Exactly solvable model for a solitonic vortex in a compressible superfluid

TL;DR

This paper presents an exact solution for vortex dynamics in a compressible superfluid within a slab geometry, enabling precise calculations of vortex mass and forces, advancing understanding in superfluid physics.

Contribution

It introduces an exactly solvable hydrodynamic model for vortex motion in a compressible superfluid, including calculations of vortex mass beyond previous approximations.

Findings

Exact solution for vortex dynamics in a slab geometry

Calculation of inertial and physical vortex masses beyond logarithmic accuracy

Framework applicable to quantum-gas experiments for measuring vortex parameters

Abstract

Vortex motion is a complex problem due to the interplay between the short-range physics at the vortex core level and the long-range hydrodynamical effects. Here we show that the hydrodynamic equations of vortex motion in a compressible superfluid can be solved exactly in a model "slab" geometry. Starting from an exact solution for an incompressible fluid, the hydrodynamic equations are solved with a series expansion in a small tunable parameter provided by the ratio of the healing length, characterizing the vortex cores, to the slab width.
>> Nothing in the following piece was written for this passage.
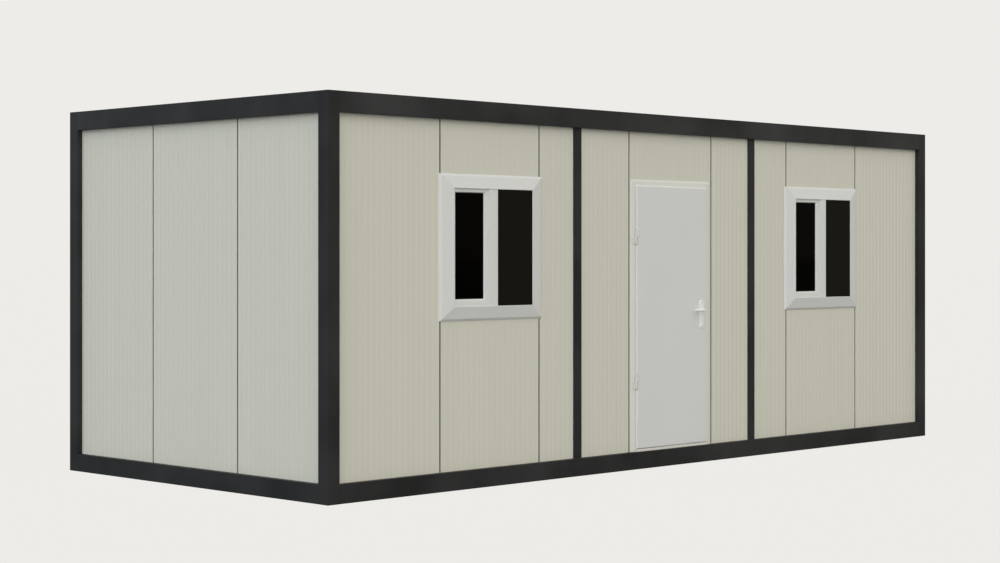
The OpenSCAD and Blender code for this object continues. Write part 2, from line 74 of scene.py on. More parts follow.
def linear(code):
    """Turns an sRGB hex colour into linear red, green, blue and alpha."""
    value = np.array([int(code[i : i + 2], 16) for i in (0, 2, 4)]) / 255
    value = np.where(value <= 0.04045, value / 12.92, ((value + 0.055) / 1.055) ** 2.4)
    return (*value.tolist(), 1.0)


def rounded(points, radius, steps=4):
    """Closed outline with its corners eased.

    Each corner P becomes the curve (1-s)^2 A + 2s(1-s) P + s^2 B, where A and B lie at the
    radius from P along its two sides. A radius may be given for each corner.
    """
    corner = np.asarray(points, float)
    before = np.roll(corner, 1, axis=0) - corner
    after = np.roll(corner, -1, axis=0) - corner
    reach = np.broadcast_to(np.asarray(radius, float), len(corner))[:, None]
    start = corner + before / np.linalg.norm(before, axis=1, keepdims=True) * reach
    end = corner + after / np.linalg.norm(after, axis=1, keepdims=True) * reach
    s = np.linspace(0, 1, steps + 1)[None, :, None]
    curve = (1 - s) ** 2 * start[:, None] + 2 * s * (1 - s) * corner[:, None]
    return (curve + s**2 * end[:, None]).reshape(-1, 2)


def box_outline(x0, x1, y0, y1):
    """Corners of an upright rectangle, anticlockwise."""
    return [(x0, y0), (x1, y0), (x1, y1), (x0, y1)]


def in_mm(*values):
    """Millimetres, or pairs of them, as an array in metres."""
    return np.array(values) * MM


def rings(grid, capped=True):
    """Shell over a grid of rings, indexed [ring, point]: quads between rings, and two caps."""
    count, size = grid.shape[:2]
    ring, point = np.meshgrid(np.arange(count - 1), np.arange(size), indexing="ij")
    after = (point + 1) % size
    quads = np.stack([ring * size + point, ring * size + after,
                      (ring + 1) * size + after, (ring + 1) * size + point], axis=-1)
    faces = quads.reshape(-1, 4).tolist()
    if capped:
        faces.append(list(range(size - 1, -1, -1)))
        faces.append(list(range((count - 1) * size, count * size)))
    return grid.reshape(-1, 3), faces


def carried(outline, axis, start, end):
    """Bar: a flat outline carried along one axis from start to end."""
    flat = np.asarray(outline, float)
    ring = np.stack([np.insert(flat, axis, place, axis=1) for place in (start, end)])
    return rings(ring)


def easing_rings(outline, axis, levels):
    """Plate built of rings: at each (height, inset) the outline is drawn in towards its middle
    by the inset, so that its rim is eased or domed."""
    flat = np.asarray(outline, float)
    middle = (flat.min(axis=0) + flat.max(axis=0)) / 2
    half = (flat.max(axis=0) - flat.min(axis=0)) / 2
    stack = [np.insert(middle + (flat - middle) * (1 - inset / half), axis, height, axis=1)
             for height, inset in levels]
    return rings(np.stack(stack))


def slab(sides, radius, axis, levels, steps=4):
    """Plate with rounded corners and an eased rim. Its sides are those of box_outline."""
    return easing_rings(rounded(box_outline(*sides), radius, steps), axis, levels)


def turned(profile, centre, axis, steps=RING_STEPS):
    """Turned shape: a profile of (radius, height) swept round an axis through the centre."""
    shape = np.asarray(profile, float)
    angle = np.linspace(0, 2 * math.pi, steps, endpoint=False)
    first, second = [a for a in range(3) if a != axis]
    grid = np.zeros((len(shape), steps, 3))
    grid[..., first] = shape[:, :1] * np.cos(angle)
    grid[..., second] = shape[:, :1] * np.sin(angle)
    grid[..., axis] = shape[:, 1:]
    return rings(grid + np.asarray(centre, float))


def mitred(outer, inner, section, sides=(0, 1, 2, 3), hairline=0.5 * MM):
    """Mitred frame from bars of one section.

    Each corner ring is outer + t (inner - outer) in X and Z for the section's (t, Y) points.
    A bar joins the rings of its two corners, and a hairline is left at each mitre. The
    rectangles are (x0, z0, x1, z1), and side 0 is the lowest, then round anticlockwise.
    """
    flat = np.asarray(section, float)
    out, inn = (np.array(box_outline(r[0], r[2], r[1], r[3])) for r in (outer, inner))
    place = out[:, None] + flat[None, :, :1] * (inn - out)[:, None]
    depth = np.broadcast_to(flat[:, 1], place.shape[:2])
    ring = np.stack([place[..., 0], depth, place[..., 1]], axis=-1)
    parts = []
    for side in sides:
        after = (side + 1) % 4
        along = (out[after] - out[side]) / np.linalg.norm(out[after] - out[side])
        shift = np.array([along[0], 0, along[1]]) * hairline / 2
        parts.append(rings(np.stack([ring[side] + shift, ring[after] - shift])))
    return joined(parts)


def swept(path, radius_level, radius_upright):
    """Bar round a path in a level plane.

    At each point an ellipse stands across the path: its level half-width lies along the
    path's normal and its other half-width along Z. The path's direction is its central
    difference.
    """
    line = np.asarray(path, float)
    ahead = np.gradient(line, axis=0)
    ahead /= np.linalg.norm(ahead, axis=1, keepdims=True)
    across = np.cross(ahead, [0, 0, 1])
    angle = np.linspace(0, 2 * math.pi, RING_STEPS, endpoint=False)[None, :, None]
    level = np.asarray(radius_level, float)[:, None, None] * np.cos(angle) * across[:, None]
    upright = np.asarray(radius_upright, float)[:, None, None] * np.sin(angle)
    return rings(line[:, None] + level + upright * np.array([0, 0, 1]))


def joined(parts):
    """One shell from several: their points end to end, their faces renumbered."""
    starts = np.cumsum([0] + [len(points) for points, _ in parts])
    faces = [[int(start) + i for i in face]
             for start, (_, shell) in zip(starts, parts) for face in shell]
    return np.concatenate([points for points, _ in parts]), faces


def repeated(part, places):
    """Copies of a shell at each place."""
    points, faces = part
    return joined([(points + np.asarray(place, float), faces) for place in places])


def shrunk(box, inset):
    """The rectangle (x0, z0, x1, z1) with every side moved inwards."""
    return (box[0] + inset, box[1] + inset, box[2] - inset, box[3] - inset)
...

The key dynamical properties of the vortex, the inertial and physical masses, are well defined and renormalizable. They are calculated at leading order beyond the logarithmic accuracy that has limited previous approaches. Our results provide a solid framework for further detailed study of the vortex mass and vortex forces in strongly-correlated and exotic superfluids. The proposed geometry can be realised in quantum-gas experiments where high-precision measurements of vortex mass parameters are feasible.